122. La protection des intérêts moraux de la
personne est principalement assurée par la loi du 29 juillet 1881 qui
conserve un véritable monopole de compétence en la
matière. Les infractions de diffamation et injure, dont la
répression permet de sanctionner des atteintes à l'honneur ou
à la considération de la victime, nourrissent à ce titre
la grande majorité du contentieux de la presse. « De tous les
biens, le plus précieux à soigner est, sans contredit, celui
d'une bonne réputation »263 disait Dareau. Mais
quelle est la place occupée par l'article 1382 du Code civil en ce
domaine ?
123. Si la jurisprudence du 27 septembre 2005264
semblait vouloir mettre un terme définitif à la fonction
complétive de l'article 1382 pour consacrer au texte de 1881 le monopole
de l'arbitrage des intérêts moraux des victimes, cette ambition
fut rapidement détractée par ses commentateurs. Et cela, tant sur
le plan théorique que pratique (Paragraphe 1). Depuis cet arrêt,
la faute regagne donc sa place et continue, au gré des espèces
qui lui sont confiées, de « définir la protection
minimale mise à la disposition de toutes les victimes qui ne disposent
pas d'un instrument plus efficace » 265 (Paragraphe 2).

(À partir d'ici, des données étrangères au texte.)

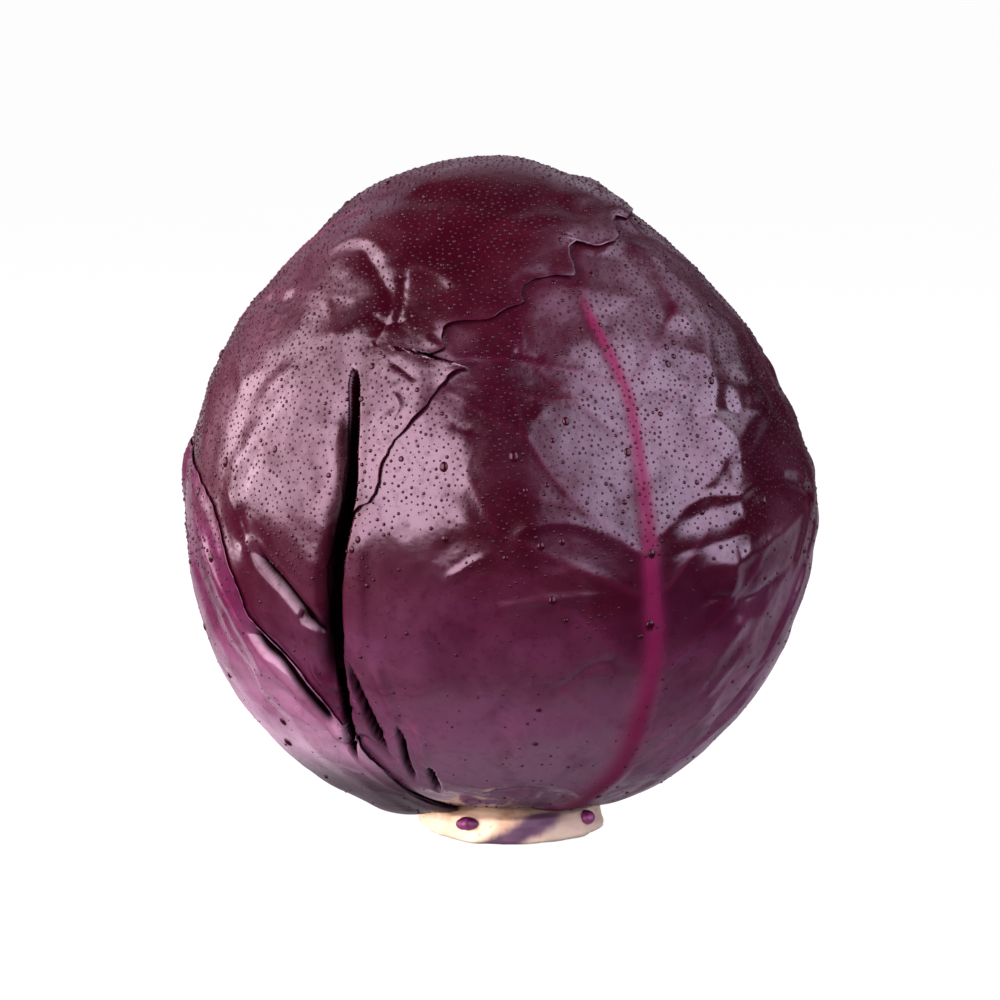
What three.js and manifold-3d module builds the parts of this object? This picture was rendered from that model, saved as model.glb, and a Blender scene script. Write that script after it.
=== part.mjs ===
// A head of red cabbage: five wrapper leaves closed round a dense heart, on a cut stem with two buds.
// Millimetres, +Z up, the cut face of the stem on z = 0 and the front of the head towards -Y.
//
// Every leaf is a layer of the same head. A place on the head is a direction from its centre, given as an
// azimuth (0 at the front, 90 at the right) and a polar angle (0 at the crown, 180 at the stem), in degrees.
// The layers share one net of directions, so a leaf clears the leaf under it in every facet.
import * as THREE from "three";
import { ConvexHull } from "three/addons/math/ConvexHull.js";
import { mergeVertices } from "three/addons/utils/BufferGeometryUtils.js";
import Module from "manifold-3d";

const wasm = await Module();
wasm.setup();

// ---------------------------------------------------------------- driving dimensions

const HEAD_CENTRE_HEIGHT = 82; // centre of the head above the cut face
const PROFILE_STEP = 15; // degrees between the radii of a profile, from the crown to the stem
const RIGHT_PROFILE = [82, 79, 74.2, 71.8, 71.4, 72.6, 75.4, 76.6, 77.8, 78.6, 78.6, 77.6, 76];
const LEFT_PROFILE = [82, 81.4, 79, 76, 75.2, 76, 76.4, 77.2, 78.2, 78.6, 78.2, 77.6, 76];
const WRAP_DEPTH = 3.2; // how far the heart lies inside the profiles, for the leaves round it

const BLADE_THICKNESS = 0.8;
const LAYER_GAP = 0.35; // clear space between one leaf and the next
const DRAPE_START = 11; // how far past a leaf's edge the next leaf stays at full height
const DRAPE_LENGTH = 12; // and how much further it takes to come down
const EDGE_BAND = 12; // width of the band that lifts towards a leaf's edge
const NECK_POLAR = 150; // below this the leaves are held flat by the stem

const STEM_RADIUS = 22.5; // at the collar
const STEM_LOBES = [
  { count: 2, size: 0.035, phase: 0.8 },
  { count: 3, size: 0.03, phase: 2.1 },
]; // how its outline differs from a circle
const STEM_SIDE_HEIGHT = 7.5; // height of the bare stump under the leaves
const CUT_INSET = 3.2; // how far the bark draws in from the collar to the cut face
const CORE_TOP_HEIGHT = 34; // height that the stem's core reaches inside the heart
const CORE_TOP_RADIUS = 9;
const CORE_STEP = { rise: 6, inset: 5 }; // how the collar draws in to the core above it
const STEM_SIDES = 36;

const NET_POINTS = 460; // even net of directions, before the creases add theirs
const CREASE_POINTS = 14; // places along a crease that its depth is measured from
const CREASE_STEP = 5.5; // distance between net points along a crease
const CREASE_SPACING = 3.3; // net points of two creases are no nearer than this
const CREASE_SHOULDER = 1.25; // a crease's shoulders stand this many widths from its bottom
const CREASE_CLEARANCE = 6.5; // even net points nearer than this to a crease point are left out

const CUT_RADIUS = 130; // reach of the solids that cut a leaf's outline
const CUT_RINGS = 6;
const OUTLINE_POINTS = 52;

// ---------------------------------------------------------------- leaves

// The leaves from the innermost to the outermost. An outline runs once round the leaf from its base, and a
// rib runs from the base to the tip. lift is how far the edge stands off, and waves are the edge's own
// ripples. veinSides tells on which sides of the rib, -1 and 1, side veins stand. To the right of the front
// leaf's rib the shoulder creases take their place.
const LEAVES = [
  {
    name: "leaf_back",
    color: 0x5d2346,
    centre: [-168, 88],
    outline: [
      [-140, 167], [-118, 164], [-112, 156], [-108, 144], [-102, 128], [-98, 110], [-96, 90], [-98, 70],
      [-106, 50], [-125, 34], [-155, 26], [175, 26], [148, 36], [130, 52], [120, 70], [116, 90], [118, 110],
      [122, 128], [130, 144], [140, 156], [150, 164], [170, 167],
    ],
    rib: [[-171, 168], [-174, 140], [-172, 115], [-168, 88], [-166, 62], [-168, 40]],
    lift: 0.9,
    waves: { height: 1.1, count: 17, phase: 0.4 },
    veinSides: [-1, 1],
  },
  {
    name: "leaf_right",
    color: 0x64264c,
    centre: [105, 92],
    outline: [
      [85, 167], [60, 164], [56, 156], [54, 146], [50, 132], [47, 115], [46, 98], [47, 80], [50, 62],
      [54, 44], [66, 27], [104, 18], [136, 26], [150, 44], [157, 64], [160, 84], [160, 104], [158, 124],
      [156, 142], [152, 156], [148, 164], [122, 167],
    ],
    rib: [[104, 168], [107, 140], [108, 115], [106, 90], [104, 64], [102, 42]],
    lift: 1.1,
    waves: { height: 1.2, count: 15, phase: 1.9 },
    veinSides: [-1, 1],
  },
  {
    name: "leaf_front",
    color: 0x6b2550,
    centre: [16, 95],
    outline: [
      [38, 167], [8, 168], [-26, 166], [-34, 158], [-42, 145], [-48, 130], [-52, 114], [-54, 98], [-52, 82],
      [-46, 68], [-36, 56], [-20, 46], [0, 38], [22, 28], [48, 23], [68, 29], [76, 42], [81, 60], [84, 80],
      [84, 100], [82, 118], [78, 134], [74, 146], [70, 157], [66, 165],
    ],
    rib: [[44, 168], [33, 138], [29, 117], [26, 95], [24, 75], [21, 56], [18, 43]],
    lift: 0.9,
    waves: { height: 1.0, count: 19, phase: 0.9 },
    veinSides: [-1],
  },
  {
    name: "leaf_crown",
    color: 0x551c40,
    centre: [-84, 66],
    outline: [
      [-92, 167], [-56, 166], [-47, 156], [-41, 145], [-36, 131], [-33, 122], [-32, 113], [-30, 104],
      [-29, 95], [-27, 87], [-22, 82], [-18, 73], [-13, 66], [-7, 61], [-13, 58], [-12, 53], [-1, 51],
      [7, 48], [18, 42], [24, 35], [36, 35], [47, 30], [60, 26], [88, 24], [120, 29], [146, 36], [165, 46],
      [-177, 60], [-165, 76], [-156, 92], [-150, 108], [-144, 124], [-138, 142], [-132, 156], [-126, 165],
    ],
    rib: [[-94, 168], [-97, 140], [-100, 116], [-102, 92], [-100, 66], [-88, 42], [-60, 24]],
    lift: 1.7,
    waves: { height: 0.7, count: 23, phase: 2.6 },
    veinSides: [-1, 1],
  },
  {
    name: "leaf_left",
    color: 0x7a3c66,
    centre: [-84, 116],
    outline: [
      [-36, 166], [-32, 159], [-34, 150], [-36, 140], [-38, 130], [-42, 121], [-46, 113], [-51, 106],
      [-56, 97], [-59, 88], [-64, 81], [-72, 77], [-84, 74], [-98, 71], [-114, 73], [-128, 82], [-136, 97],
      [-134, 114], [-126, 130], [-112, 145], [-98, 156], [-84, 163], [-60, 167],
    ],
    rib: [[-44, 168], [-42, 142], [-48, 121], [-60, 104], [-72, 90], [-84, 80]],
    lift: 1.3,
    waves: { height: 0.8, count: 15, phase: 1.2 },
    veinSides: [-1, 1],
  },
];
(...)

Paragraphe 1 : les enseignements de la jurisprudence du 27
septembre 2005
124. Après s'être penché dans la
première partie266 sur la question de la
légitimité théorique de cette jurisprudence de 2005 au
regard des grands principes gouvernant notre droit, et fondamentalement ceux
encadrant la responsabilité civile extracontractuelle267, il
convient de s'intéresser maintenant à la portée pratique
de cette jurisprudence. En effet, en théorie nous l'avons vu, les
arguments penchent de façon nettement favorable pour une application
complétive de l'article 1382 du Code civil vis à vis du texte
spécial. Or, la pratique nous permet-elle de tirer des conclusions
semblables ? La vocation subsidiaire de
262 Il convient toutefois de préciser que la
lésion d'un intérêt moral n'exclu pas pour autant celle
concomitante d'un intérêt économique. Il ne faut donc pas
cloisonner ces intérêts en ce sens que les frontières les
séparant sont souvent bien maigres. Nul doute que la
révélation au grand public d'une information à
caractère diffamatoire et au contenu dégradant relative à
un entrepreneur puisse être largement nuisible pour l'image de son
entreprise et donc pour la prospérité économique de cette
dernière.
263 F. Dareau, Traité des injures dans l'ordre
judiciaire, 1777, Discours préliminaire, p. vij.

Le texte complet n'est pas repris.